Set problem:
Can all of these lines be returned exactly?

Information provided:
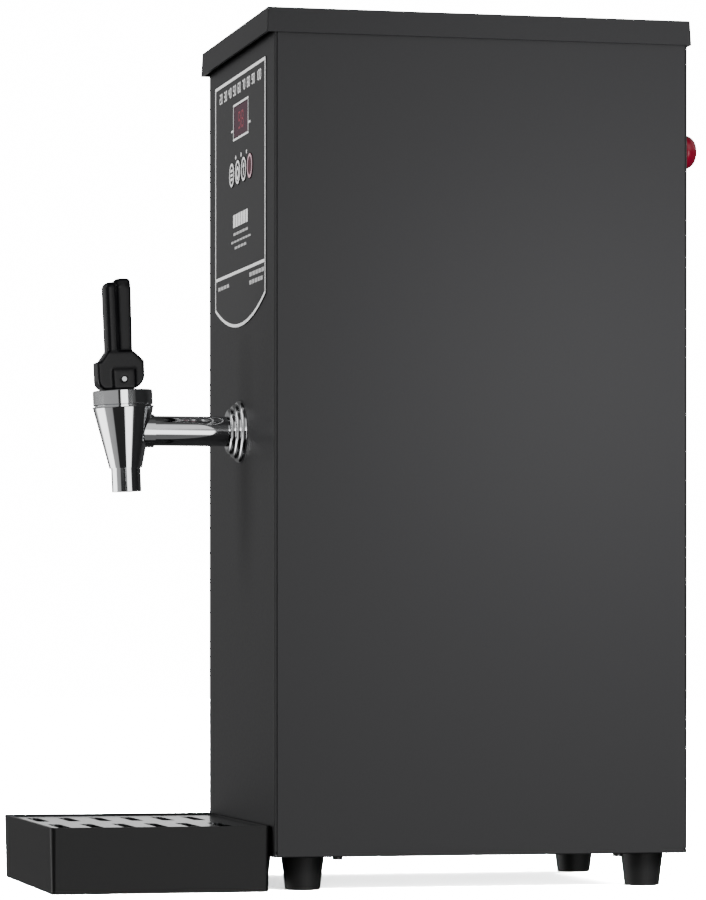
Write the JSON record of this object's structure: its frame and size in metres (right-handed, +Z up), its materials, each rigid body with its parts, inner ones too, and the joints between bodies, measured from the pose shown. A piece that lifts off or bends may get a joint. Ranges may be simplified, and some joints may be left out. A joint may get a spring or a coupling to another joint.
{
  "type": "hot water urn",
  "caption": "Counter-top hot water urn: tall sheet-steel casing with control panel, cone tap with a tilting lever handle, drip tray with slotted grille, and a water tank inside.",
  "frame": {"origin": "middle of the footprint at floor level: halfway across the casing, and halfway between the drip tray's front and the rear water inlet's end", "axes": "+Z up, -Y to the front where the tap and the drip tray are, +X to the right as seen by the user facing the tap"},
  "size_m": [0.2464, 0.4814, 0.625],
  "materials": {
    "charcoal_coat": "satin fine-texture powder coat",
    "grille_steel": "bright rolled stainless",
    "tap_chrome": "mirror",
    "lever_black": "glossy moulded",
    "tray_black": "satin moulded",
    "foot_rubber": "matte",
    "panel_film": "satin printed film",
    "lens_red": "clear dark red, glossy",
    "key_black": "satin",
    "key_red": "satin",
    "zinc_steel": "zinc plated",
    "black_zinc": "black zinc passivated",
    "stainless": "plain rolled",
    "silicone": "translucent matte",
    "brass_fitting": "turned",
    "board_green": "solder mask",
    "boot_red": "translucent glossy silicone",
    "technical_black": "satin moulded",
    "technical_white": "satin moulded",
    "insulation_foam": "felted mat"
  },
  "bodies": {
    "casing": {"base_pan": "stainless", "base_screws": "black_zinc", "board_standoffs": "zinc_steel", "cable_gland": "technical_black", "control_board": "board_green", "control_overlay": "panel_film", "display_lens": "lens_red", "display_module": "technical_white", "drain_cap": "brass_fitting", "drain_pipe": "stainless", "foot_nuts": "zinc_steel", "foot_screws": "zinc_steel", "front_panel": "charcoal_coat", "heater_relay": "technical_black", "heating_element": "stainless", "inlet_fitting": "brass_fitting", "inlet_hose": "silicone", "inlet_valve": "technical_white", "insulation_jacket": "insulation_foam", "left_side_panel": "charcoal_coat", "level_probes": "stainless", "lid_screws": "zinc_steel", "outlet_hose": "silicone", "rear_panel": "charcoal_coat", "right_side_panel": "charcoal_coat", "rubber_feet": "foot_rubber", "shank_nut": "zinc_steel", "shank_washer": "silicone", "switch_body": "technical_black", "switch_boot": "boot_red", "tact_switches": "technical_black", "tank_gasket": "silicone", "tank_lid": "stainless", "tank_lid_bolts": "zinc_steel", "tank_shell": "stainless", "tank_stand": "stainless", "tap_body": "tap_chrome", "tap_bonnet": "tap_chrome", "tap_escutcheon": "tap_chrome", "tap_nozzle": "tap_chrome", "tap_shank": "tap_chrome", "tap_spring": "stainless", "temperature_probe": "stainless", "terminal_block": "technical_white", "thermal_cutout": "technical_black", "top_lid": "charcoal_coat", "vent_hose": "silicone", "wiring_loom": "technical_black"},
    "tap_stem_set": {"tap_stem": "stainless", "seat_cup": "silicone"},
    "tap_lever": {"tap_handle": "lever_black", "handle_pin": "stainless"},
    "rocker": {"switch_rocker": "technical_black"},
    "power_button": {"power_key": "key_black"},
    "set_button": {"set_key": "key_black"},
    "raise_button": {"raise_key": "key_black"},
    "lower_button": {"lower_key": "key_red"},
    "tray": {"drip_tray": "tray_black"},
    "grille": {"drip_grille": "grille_steel"}
  },
  "joints": [
    {"name": "stem_lift", "type": "slide", "parent": "casing", "child": "tap_stem_set", "axis": [0, -0.0436, 0.999], "range_m": [0, 0.0051], "stiffness_N_per_m": 2000, "springref_m": -0.005, "deforming": ["tap_spring"]},
    {"name": "handle_tilt", "type": "hinge", "parent": "tap_stem_set", "child": "tap_lever", "pos_m": [0, -0.17041, 0.36796], "axis": [1, 0, 0], "range_deg": [0, 22.5]},
    {"name": "rocker_tilt", "type": "hinge", "parent": "casing", "child": "rocker", "pos_m": [0.097, 0.2213, 0.533], "axis": [1, 0, 0], "range_deg": [0, 18]},
    {"name": "power_press", "type": "slide", "parent": "casing", "child": "power_button", "axis": [0, 1, 0], "range_m": [0, 0.0006], "stiffness_N_per_m": 400, "springref_m": -0.002},
    {"name": "set_press", "type": "slide", "parent": "casing", "child": "set_button", "axis": [0, 1, 0], "range_m": [0, 0.0006], "stiffness_N_per_m": 400, "springref_m": -0.002},
    {"name": "raise_press", "type": "slide", "parent": "casing", "child": "raise_button", "axis": [0, 1, 0], "range_m": [0, 0.0006], "stiffness_N_per_m": 400, "springref_m": -0.002},
    {"name": "lower_press", "type": "slide", "parent": "casing", "child": "lower_button", "axis": [0, 1, 0], "range_m": [0, 0.0006], "stiffness_N_per_m": 400, "springref_m": -0.002},
    {"name": "tray_pull", "type": "slide", "parent": "casing", "child": "tray", "axis": [0, -1, 0], "range_m": [0, 0.17]},
    {"name": "grille_lift", "type": "slide", "parent": "tray", "child": "grille", "axis": [0, 0, 1], "range_m": [0, 0.08]}
  ],
  "couplings": [
    {"joint": "handle_tilt", "follows": "stem_lift", "rad_per_m": 75.2}
  ]
}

Written solution:
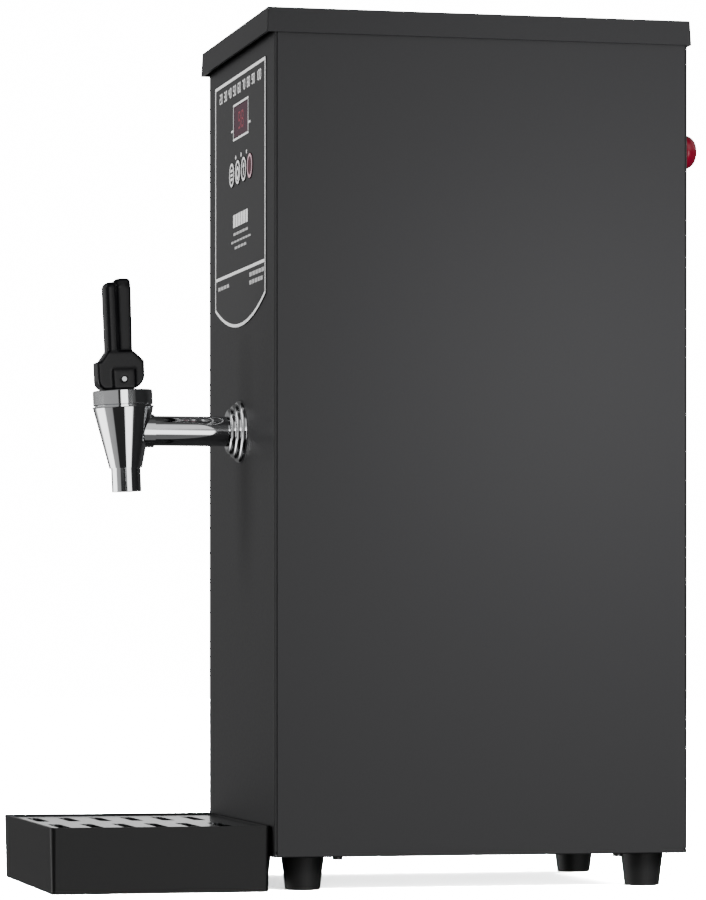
Write the JSON record of this object's structure: its frame and size in metres (right-handed, +Z up), its materials, each rigid body with its parts, inner ones too, and the joints between bodies, measured from the pose shown. A piece that lifts off or bends may get a joint. Ranges may be simplified, and some joints may be left out. A joint may get a spring or a coupling to another joint.
{
  "type": "hot water urn",
  "caption": "Counter-top hot water urn: tall sheet-steel casing with control panel, cone tap with a tilting lever handle, drip tray with slotted grille, and a water tank inside.",
  "frame": {"origin": "middle of the footprint at floor level: halfway across the casing, and halfway between the drip tray's front and the rear water inlet's end", "axes": "+Z up, -Y to the front where the tap and the drip tray are, +X to the right as seen by the user facing the tap"},
  "size_m": [0.2464, 0.4814, 0.625],
  "materials": {
    "charcoal_coat": "satin fine-texture powder coat",
    "grille_steel": "bright rolled stainless",
    "tap_chrome": "mirror",
    "lever_black": "glossy moulded",
    "tray_black": "satin moulded",
    "foot_rubber": "matte",
    "panel_film": "satin printed film",
    "lens_red": "clear dark red, glossy",
    "key_black": "satin",
    "key_red": "satin",
    "zinc_steel": "zinc plated",
    "black_zinc": "black zinc passivated",
    "stainless": "plain rolled",
    "silicone": "translucent matte",
    "brass_fitting": "turned",
    "board_green": "solder mask",
    "boot_red": "translucent glossy silicone",
    "technical_black": "satin moulded",
    "technical_white": "satin moulded",
    "insulation_foam": "felted mat"
  },
  "bodies": {
    "casing": {"base_pan": "stainless", "base_screws": "black_zinc", "board_standoffs": "zinc_steel", "cable_gland": "technical_black", "control_board": "board_green", "control_overlay": "panel_film", "display_lens": "lens_red", "display_module": "technical_white", "drain_cap": "brass_fitting", "drain_pipe": "stainless", "foot_nuts": "zinc_steel", "foot_screws": "zinc_steel", "front_panel": "charcoal_coat", "heater_relay": "technical_black", "heating_element": "stainless", "inlet_fitting": "brass_fitting", "inlet_hose": "silicone", "inlet_valve": "technical_white", "insulation_jacket": "insulation_foam", "left_side_panel": "charcoal_coat", "level_probes": "stainless", "lid_screws": "zinc_steel", "outlet_hose": "silicone", "rear_panel": "charcoal_coat", "right_side_panel": "charcoal_coat", "rubber_feet": "foot_rubber", "shank_nut": "zinc_steel", "shank_washer": "silicone", "switch_body": "technical_black", "switch_boot": "boot_red", "tact_switches": "technical_black", "tank_gasket": "silicone", "tank_lid": "stainless", "tank_lid_bolts": "zinc_steel", "tank_shell": "stainless", "tank_stand": "stainless", "tap_body": "tap_chrome", "tap_bonnet": "tap_chrome", "tap_escutcheon": "tap_chrome", "tap_nozzle": "tap_chrome", "tap_shank": "tap_chrome", "tap_spring": "stainless", "temperature_probe": "stainless", "terminal_block": "technical_white", "thermal_cutout": "technical_black", "top_lid": "charcoal_coat", "vent_hose": "silicone", "wiring_loom": "technical_black"},
    "tap_stem_set": {"tap_stem": "stainless", "seat_cup": "silicone"},
    "tap_lever": {"tap_handle": "lever_black", "handle_pin": "stainless"},
    "rocker": {"switch_rocker": "technical_black"},
    "power_button": {"power_key": "key_black"},
    "set_button": {"set_key": "key_black"},
    "raise_button": {"raise_key": "key_black"},
    "lower_button": {"lower_key": "key_red"},
    "tray": {"drip_tray": "tray_black"},
    "grille": {"drip_grille": "grille_steel"}
  },
  "joints": [
    {"name": "stem_lift", "type": "slide", "parent": "casing", "child": "tap_stem_set", "axis": [0, -0.0436, 0.999], "range_m": [0, 0.0051], "stiffness_N_per_m": 2000, "springref_m": -0.005, "deforming": ["tap_spring"]},
    {"name": "handle_tilt", "type": "hinge", "parent": "tap_stem_set", "child": "tap_lever", "pos_m": [0, -0.17041, 0.36796], "axis": [1, 0, 0], "range_deg": [0, 22.5]},
    {"name": "rocker_tilt", "type": "hinge", "parent": "casing", "child": "rocker", "pos_m": [0.097, 0.2213, 0.533], "axis": [1, 0, 0], "range_deg": [0, 18]},
    {"name": "power_press", "type": "slide", "parent": "casing", "child": "power_button", "axis": [0, 1, 0], "range_m": [0, 0.0006], "stiffness_N_per_m": 400, "springref_m": -0.002},
    {"name": "set_press", "type": "slide", "parent": "casing", "child": "set_button", "axis": [0, 1, 0], "range_m": [0, 0.0006], "stiffness_N_per_m": 400, "springref_m": -0.002},
    {"name": "raise_press", "type": "slide", "parent": "casing", "child": "raise_button", "axis": [0, 1, 0], "range_m": [0, 0.0006], "stiffness_N_per_m": 400, "springref_m": -0.002},
    {"name": "lower_press", "type": "slide", "parent": "casing", "child": "lower_button", "axis": [0, 1, 0], "range_m": [0, 0.0006], "stiffness_N_per_m": 400, "springref_m": -0.002},
    {"name": "tray_pull", "type": "slide", "parent": "casing", "child": "tray", "axis": [0, -1, 0], "range_m": [0, 0.17]},
    {"name": "grille_lift", "type": "slide", "parent": "tray", "child": "grille", "axis": [0, 0, 1], "range_m": [0, 0.08]}
  ],
  "couplings": [
    {"joint": "handle_tilt", "follows": "stem_lift", "rad_per_m": 75.2}
  ]
}